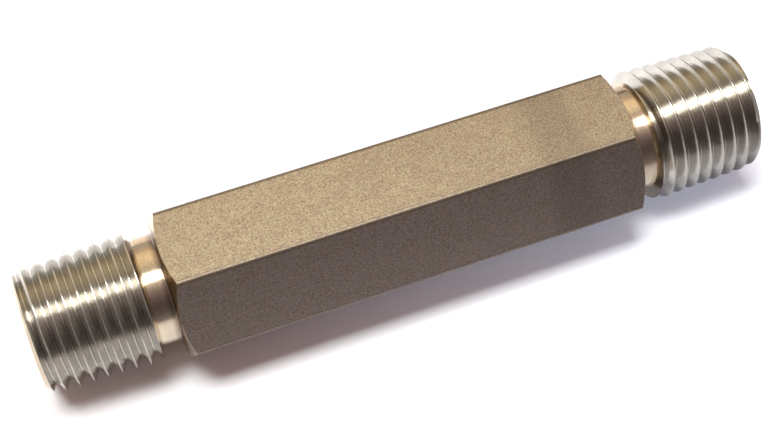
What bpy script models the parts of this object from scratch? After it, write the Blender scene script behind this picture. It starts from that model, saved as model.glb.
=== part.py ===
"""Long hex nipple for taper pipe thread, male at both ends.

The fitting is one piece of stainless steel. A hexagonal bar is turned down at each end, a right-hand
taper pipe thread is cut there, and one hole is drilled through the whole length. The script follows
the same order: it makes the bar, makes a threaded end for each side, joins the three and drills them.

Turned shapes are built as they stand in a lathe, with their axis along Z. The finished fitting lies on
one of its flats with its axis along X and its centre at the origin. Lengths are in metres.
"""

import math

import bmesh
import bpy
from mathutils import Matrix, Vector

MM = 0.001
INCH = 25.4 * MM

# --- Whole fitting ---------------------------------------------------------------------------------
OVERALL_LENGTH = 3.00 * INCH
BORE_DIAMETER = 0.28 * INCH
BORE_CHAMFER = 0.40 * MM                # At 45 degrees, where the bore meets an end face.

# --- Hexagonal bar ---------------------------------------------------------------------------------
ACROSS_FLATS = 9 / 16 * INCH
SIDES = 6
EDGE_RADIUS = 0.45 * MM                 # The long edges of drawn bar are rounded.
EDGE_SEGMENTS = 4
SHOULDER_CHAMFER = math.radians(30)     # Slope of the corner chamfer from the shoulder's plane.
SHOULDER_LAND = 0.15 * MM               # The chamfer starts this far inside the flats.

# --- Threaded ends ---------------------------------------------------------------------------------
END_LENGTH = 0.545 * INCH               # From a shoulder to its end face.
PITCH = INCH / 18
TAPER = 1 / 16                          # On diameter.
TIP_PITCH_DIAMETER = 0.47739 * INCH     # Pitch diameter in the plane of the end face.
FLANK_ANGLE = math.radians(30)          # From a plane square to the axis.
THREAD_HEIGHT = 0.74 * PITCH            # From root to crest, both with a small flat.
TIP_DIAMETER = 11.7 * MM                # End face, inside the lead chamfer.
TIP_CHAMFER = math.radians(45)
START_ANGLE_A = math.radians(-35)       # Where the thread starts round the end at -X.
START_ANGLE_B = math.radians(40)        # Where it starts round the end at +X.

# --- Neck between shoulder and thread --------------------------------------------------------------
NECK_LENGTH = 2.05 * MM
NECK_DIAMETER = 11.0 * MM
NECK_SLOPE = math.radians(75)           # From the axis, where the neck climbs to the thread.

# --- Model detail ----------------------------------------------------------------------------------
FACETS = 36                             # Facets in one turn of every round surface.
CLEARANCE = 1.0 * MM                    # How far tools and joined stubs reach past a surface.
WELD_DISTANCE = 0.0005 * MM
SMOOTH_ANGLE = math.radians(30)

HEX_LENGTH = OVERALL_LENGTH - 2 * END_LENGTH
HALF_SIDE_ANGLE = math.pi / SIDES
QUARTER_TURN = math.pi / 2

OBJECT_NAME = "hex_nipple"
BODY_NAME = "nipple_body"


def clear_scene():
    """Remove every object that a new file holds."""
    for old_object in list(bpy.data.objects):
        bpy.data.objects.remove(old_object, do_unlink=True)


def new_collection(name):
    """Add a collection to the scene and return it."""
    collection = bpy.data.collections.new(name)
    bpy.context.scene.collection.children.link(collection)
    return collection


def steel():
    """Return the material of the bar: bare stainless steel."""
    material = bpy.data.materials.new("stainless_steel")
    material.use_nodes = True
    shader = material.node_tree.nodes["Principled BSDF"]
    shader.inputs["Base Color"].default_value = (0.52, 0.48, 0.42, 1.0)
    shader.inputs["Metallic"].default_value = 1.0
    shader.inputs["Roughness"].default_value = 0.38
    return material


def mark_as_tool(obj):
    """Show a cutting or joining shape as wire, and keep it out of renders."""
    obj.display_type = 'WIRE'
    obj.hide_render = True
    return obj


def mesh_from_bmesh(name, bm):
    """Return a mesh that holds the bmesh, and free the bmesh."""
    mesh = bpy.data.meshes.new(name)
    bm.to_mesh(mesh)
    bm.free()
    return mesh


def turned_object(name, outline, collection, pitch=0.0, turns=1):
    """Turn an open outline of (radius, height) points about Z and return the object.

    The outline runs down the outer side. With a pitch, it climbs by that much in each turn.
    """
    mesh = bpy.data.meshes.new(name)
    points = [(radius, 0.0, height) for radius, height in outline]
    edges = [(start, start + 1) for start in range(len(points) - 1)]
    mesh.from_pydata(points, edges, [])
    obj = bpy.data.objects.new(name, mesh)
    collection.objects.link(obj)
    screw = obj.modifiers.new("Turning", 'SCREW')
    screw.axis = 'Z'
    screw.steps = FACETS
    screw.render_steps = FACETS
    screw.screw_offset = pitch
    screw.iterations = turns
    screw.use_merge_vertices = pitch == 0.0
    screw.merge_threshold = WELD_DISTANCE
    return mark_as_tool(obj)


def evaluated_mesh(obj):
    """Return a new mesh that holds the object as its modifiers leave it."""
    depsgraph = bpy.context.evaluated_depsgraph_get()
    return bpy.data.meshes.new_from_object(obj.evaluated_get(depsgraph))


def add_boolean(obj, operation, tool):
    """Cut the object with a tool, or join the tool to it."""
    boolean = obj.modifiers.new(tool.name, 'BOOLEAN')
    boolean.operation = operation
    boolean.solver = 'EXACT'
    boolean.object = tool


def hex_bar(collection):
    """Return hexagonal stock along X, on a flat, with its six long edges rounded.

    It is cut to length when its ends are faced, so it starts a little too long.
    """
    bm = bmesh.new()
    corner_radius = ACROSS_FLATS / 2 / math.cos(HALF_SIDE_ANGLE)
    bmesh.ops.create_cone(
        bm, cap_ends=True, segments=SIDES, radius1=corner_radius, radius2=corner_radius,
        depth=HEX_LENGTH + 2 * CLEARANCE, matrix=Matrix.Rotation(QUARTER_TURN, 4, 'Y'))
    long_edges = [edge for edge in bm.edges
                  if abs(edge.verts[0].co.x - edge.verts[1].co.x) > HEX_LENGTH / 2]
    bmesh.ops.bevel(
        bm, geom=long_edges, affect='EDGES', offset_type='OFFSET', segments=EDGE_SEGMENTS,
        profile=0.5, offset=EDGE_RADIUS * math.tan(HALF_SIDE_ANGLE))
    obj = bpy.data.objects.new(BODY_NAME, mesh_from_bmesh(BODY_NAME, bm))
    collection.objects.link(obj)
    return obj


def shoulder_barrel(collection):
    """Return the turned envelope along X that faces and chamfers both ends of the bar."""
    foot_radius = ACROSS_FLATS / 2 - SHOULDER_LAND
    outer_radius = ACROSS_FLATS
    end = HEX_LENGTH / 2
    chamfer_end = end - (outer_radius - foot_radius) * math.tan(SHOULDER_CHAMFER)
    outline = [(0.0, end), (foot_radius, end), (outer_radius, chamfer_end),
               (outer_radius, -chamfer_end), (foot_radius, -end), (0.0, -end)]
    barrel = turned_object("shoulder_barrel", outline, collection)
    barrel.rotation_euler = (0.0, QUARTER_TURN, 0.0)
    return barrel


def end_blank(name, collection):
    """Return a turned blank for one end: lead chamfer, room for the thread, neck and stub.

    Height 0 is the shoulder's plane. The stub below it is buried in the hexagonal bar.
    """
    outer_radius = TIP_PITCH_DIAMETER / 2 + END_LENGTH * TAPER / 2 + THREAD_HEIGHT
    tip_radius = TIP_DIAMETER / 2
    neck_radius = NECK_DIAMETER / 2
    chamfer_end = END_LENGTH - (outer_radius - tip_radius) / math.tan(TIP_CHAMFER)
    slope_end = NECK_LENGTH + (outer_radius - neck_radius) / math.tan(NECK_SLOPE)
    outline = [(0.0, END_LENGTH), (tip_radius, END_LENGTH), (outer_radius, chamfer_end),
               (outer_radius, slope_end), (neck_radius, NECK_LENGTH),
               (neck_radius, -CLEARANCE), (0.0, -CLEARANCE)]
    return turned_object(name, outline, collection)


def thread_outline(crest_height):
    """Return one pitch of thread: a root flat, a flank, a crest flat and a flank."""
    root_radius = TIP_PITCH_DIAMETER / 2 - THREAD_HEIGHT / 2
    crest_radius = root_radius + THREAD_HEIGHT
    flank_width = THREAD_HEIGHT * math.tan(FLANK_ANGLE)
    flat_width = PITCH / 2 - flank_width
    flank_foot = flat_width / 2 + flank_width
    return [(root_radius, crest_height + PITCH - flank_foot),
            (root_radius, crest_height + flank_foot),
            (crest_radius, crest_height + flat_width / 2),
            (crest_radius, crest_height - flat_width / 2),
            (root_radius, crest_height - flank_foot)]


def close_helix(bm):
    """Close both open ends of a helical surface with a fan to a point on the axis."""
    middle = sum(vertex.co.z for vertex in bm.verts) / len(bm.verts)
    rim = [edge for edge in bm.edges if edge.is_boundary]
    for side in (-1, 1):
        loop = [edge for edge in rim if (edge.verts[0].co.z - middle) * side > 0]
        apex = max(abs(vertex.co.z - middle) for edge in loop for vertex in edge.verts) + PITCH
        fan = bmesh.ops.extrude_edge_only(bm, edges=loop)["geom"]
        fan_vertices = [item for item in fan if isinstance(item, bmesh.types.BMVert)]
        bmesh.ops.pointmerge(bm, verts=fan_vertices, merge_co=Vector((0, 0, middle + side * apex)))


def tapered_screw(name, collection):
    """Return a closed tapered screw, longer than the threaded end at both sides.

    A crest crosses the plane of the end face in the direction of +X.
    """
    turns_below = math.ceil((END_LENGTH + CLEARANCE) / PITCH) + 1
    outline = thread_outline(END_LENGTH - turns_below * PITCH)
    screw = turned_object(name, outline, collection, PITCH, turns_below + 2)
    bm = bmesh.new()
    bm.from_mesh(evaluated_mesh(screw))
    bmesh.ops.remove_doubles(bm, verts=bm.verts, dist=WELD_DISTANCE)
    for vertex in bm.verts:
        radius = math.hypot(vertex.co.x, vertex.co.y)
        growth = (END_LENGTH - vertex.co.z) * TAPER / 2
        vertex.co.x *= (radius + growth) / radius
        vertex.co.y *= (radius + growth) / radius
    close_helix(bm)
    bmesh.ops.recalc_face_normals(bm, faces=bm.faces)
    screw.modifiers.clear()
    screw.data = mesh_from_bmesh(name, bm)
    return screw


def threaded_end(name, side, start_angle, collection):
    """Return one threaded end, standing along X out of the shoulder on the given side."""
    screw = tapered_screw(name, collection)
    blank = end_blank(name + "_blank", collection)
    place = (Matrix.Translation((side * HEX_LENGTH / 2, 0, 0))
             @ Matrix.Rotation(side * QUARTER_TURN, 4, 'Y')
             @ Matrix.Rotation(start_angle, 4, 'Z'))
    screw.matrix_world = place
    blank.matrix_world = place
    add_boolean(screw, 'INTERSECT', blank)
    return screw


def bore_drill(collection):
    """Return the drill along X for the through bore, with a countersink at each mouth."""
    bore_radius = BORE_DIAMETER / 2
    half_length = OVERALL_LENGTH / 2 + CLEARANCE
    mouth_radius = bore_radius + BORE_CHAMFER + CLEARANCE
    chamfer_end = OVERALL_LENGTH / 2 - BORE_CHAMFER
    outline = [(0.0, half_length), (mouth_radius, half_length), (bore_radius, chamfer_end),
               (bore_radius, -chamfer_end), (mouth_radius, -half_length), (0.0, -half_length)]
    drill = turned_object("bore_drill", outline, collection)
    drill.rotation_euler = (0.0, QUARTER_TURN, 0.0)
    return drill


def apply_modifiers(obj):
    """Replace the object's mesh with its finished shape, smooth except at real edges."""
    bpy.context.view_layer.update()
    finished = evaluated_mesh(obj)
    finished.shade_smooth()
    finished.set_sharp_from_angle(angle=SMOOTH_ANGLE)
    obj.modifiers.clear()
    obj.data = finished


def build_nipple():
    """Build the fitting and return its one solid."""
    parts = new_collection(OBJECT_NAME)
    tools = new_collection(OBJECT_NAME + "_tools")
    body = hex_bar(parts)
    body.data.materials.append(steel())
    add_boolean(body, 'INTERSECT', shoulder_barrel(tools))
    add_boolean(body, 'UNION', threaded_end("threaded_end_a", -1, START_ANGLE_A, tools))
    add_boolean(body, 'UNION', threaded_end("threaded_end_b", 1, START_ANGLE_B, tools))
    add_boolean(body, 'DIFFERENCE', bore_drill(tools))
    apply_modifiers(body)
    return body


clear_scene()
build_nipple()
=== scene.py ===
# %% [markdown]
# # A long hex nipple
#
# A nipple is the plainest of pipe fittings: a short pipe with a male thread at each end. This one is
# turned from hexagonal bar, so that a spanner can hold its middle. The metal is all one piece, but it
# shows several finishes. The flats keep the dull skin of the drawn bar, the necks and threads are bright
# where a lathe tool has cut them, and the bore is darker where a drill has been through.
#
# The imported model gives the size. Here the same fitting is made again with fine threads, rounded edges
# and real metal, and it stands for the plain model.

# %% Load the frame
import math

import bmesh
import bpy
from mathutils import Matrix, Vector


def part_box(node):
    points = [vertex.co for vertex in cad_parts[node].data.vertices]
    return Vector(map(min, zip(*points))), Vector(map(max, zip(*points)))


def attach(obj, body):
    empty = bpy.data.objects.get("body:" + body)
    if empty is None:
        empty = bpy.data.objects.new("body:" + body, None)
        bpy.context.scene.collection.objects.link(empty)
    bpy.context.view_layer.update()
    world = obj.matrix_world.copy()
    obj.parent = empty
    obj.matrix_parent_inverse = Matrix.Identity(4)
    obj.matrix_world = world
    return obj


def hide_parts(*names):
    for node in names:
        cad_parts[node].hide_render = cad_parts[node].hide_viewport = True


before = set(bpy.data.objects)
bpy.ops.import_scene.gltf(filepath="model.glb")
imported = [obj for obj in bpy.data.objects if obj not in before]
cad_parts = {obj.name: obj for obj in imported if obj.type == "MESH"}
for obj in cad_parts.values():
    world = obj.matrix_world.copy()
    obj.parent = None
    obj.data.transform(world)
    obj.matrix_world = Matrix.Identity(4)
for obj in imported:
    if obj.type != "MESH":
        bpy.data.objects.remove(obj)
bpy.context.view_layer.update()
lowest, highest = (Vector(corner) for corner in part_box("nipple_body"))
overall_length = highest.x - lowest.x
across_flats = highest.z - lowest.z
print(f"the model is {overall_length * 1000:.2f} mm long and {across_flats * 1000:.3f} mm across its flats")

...

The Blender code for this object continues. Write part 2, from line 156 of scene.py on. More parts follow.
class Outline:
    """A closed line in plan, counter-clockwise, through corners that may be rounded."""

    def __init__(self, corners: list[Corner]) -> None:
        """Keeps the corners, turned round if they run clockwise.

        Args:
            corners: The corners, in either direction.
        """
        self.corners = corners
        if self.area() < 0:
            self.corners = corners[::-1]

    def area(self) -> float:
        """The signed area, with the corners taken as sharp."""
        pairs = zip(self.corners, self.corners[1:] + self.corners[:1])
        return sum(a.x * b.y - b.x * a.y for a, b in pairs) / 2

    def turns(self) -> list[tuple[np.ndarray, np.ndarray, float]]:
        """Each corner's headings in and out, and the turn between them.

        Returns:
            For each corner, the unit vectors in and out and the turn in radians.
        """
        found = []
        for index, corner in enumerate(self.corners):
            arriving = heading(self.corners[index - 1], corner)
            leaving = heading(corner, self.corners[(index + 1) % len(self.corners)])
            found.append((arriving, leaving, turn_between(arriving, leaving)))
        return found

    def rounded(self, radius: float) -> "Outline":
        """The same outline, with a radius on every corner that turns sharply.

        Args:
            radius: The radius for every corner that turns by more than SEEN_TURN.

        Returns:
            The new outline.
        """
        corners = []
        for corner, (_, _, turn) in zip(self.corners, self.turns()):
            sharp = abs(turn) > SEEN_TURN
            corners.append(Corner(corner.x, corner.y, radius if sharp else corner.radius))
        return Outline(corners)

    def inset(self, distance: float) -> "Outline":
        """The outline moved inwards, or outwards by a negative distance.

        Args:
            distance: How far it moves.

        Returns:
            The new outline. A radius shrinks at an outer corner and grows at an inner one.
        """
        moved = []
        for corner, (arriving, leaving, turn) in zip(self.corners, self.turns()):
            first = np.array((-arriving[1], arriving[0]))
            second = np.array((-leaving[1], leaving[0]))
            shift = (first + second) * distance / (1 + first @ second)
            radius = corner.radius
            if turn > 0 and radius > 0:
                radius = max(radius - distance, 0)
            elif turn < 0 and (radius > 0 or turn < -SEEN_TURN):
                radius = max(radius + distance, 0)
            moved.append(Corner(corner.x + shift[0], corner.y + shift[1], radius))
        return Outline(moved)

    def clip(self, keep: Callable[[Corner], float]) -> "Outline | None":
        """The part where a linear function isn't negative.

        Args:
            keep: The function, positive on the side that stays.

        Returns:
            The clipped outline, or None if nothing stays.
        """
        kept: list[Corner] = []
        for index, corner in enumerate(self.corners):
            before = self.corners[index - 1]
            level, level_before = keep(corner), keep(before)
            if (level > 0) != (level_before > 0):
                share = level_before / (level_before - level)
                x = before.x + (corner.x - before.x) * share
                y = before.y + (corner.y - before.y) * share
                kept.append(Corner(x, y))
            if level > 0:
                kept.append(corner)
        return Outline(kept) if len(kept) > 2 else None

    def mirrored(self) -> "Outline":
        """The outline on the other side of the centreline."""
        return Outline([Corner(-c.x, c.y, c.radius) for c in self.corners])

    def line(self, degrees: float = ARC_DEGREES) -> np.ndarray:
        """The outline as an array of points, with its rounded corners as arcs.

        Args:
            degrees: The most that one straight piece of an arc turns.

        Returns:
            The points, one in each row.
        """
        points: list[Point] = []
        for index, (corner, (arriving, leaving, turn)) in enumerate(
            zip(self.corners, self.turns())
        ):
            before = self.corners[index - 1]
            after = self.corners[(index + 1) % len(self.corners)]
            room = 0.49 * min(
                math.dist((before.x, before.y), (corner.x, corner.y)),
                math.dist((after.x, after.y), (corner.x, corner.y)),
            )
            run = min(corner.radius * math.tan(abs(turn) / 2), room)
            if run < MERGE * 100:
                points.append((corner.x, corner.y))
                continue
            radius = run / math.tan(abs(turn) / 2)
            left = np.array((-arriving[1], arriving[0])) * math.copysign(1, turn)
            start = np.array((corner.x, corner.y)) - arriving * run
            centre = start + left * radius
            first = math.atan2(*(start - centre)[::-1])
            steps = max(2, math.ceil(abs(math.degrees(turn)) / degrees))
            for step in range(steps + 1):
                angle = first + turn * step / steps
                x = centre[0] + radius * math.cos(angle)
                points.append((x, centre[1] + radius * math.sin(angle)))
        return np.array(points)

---

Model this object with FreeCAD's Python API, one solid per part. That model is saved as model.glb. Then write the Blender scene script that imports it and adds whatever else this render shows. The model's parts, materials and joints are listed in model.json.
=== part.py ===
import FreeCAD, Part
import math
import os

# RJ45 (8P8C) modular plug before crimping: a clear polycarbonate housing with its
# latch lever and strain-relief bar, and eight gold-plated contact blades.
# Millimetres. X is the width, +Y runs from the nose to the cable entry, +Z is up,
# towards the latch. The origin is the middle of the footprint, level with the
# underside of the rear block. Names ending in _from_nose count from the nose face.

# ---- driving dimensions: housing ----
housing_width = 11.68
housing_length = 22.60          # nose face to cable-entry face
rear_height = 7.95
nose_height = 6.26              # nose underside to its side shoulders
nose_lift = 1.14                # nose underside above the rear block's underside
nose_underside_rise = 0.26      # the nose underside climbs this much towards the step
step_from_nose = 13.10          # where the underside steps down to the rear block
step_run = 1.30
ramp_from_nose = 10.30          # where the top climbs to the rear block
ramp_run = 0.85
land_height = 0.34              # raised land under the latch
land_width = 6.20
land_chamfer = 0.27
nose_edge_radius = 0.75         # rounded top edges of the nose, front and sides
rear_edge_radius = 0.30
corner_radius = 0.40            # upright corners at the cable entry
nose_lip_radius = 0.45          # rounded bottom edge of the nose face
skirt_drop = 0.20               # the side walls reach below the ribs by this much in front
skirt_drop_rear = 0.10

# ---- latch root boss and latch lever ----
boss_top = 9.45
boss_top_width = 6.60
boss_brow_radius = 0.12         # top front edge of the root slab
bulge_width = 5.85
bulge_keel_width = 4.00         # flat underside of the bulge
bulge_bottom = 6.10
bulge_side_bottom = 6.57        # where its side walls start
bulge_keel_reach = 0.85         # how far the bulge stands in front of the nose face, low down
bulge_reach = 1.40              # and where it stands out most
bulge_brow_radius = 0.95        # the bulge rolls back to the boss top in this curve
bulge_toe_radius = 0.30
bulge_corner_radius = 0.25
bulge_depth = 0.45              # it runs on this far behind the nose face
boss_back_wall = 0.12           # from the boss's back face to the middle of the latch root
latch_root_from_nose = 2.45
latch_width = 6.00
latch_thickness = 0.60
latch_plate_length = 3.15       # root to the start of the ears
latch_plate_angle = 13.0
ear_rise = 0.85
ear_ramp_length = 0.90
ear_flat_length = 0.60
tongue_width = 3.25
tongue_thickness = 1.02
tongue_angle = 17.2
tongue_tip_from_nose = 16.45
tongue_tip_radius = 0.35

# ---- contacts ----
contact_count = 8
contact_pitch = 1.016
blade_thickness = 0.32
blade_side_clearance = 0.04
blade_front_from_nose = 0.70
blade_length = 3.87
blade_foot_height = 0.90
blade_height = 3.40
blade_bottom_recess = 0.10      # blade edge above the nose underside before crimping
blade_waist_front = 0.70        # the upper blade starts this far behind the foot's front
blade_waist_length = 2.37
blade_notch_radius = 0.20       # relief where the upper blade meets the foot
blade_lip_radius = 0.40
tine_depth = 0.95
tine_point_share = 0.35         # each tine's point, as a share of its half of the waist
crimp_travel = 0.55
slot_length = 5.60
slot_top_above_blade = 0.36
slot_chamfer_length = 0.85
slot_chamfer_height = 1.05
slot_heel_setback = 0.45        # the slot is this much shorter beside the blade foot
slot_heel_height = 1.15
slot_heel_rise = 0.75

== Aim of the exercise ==
Write out each line exactly as it appears, from the line with "What bpy script" up to and including the line with "BORE_CHAMFER = 0.40".

== Complete output ==
What bpy script models the parts of this object from scratch? After it, write the Blender scene script behind this picture. It starts from that model, saved as model.glb.
=== part.py ===
"""Long hex nipple for taper pipe thread, male at both ends.

The fitting is one piece of stainless steel. A hexagonal bar is turned down at each end, a right-hand
taper pipe thread is cut there, and one hole is drilled through the whole length. The script follows
the same order: it makes the bar, makes a threaded end for each side, joins the three and drills them.

Turned shapes are built as they stand in a lathe, with their axis along Z. The finished fitting lies on
one of its flats with its axis along X and its centre at the origin. Lengths are in metres.
"""

import math

import bmesh
import bpy
from mathutils import Matrix, Vector

MM = 0.001
INCH = 25.4 * MM

# --- Whole fitting ---------------------------------------------------------------------------------
OVERALL_LENGTH = 3.00 * INCH
BORE_DIAMETER = 0.28 * INCH
BORE_CHAMFER = 0.40 * MM                # At 45 degrees, where the bore meets an end face.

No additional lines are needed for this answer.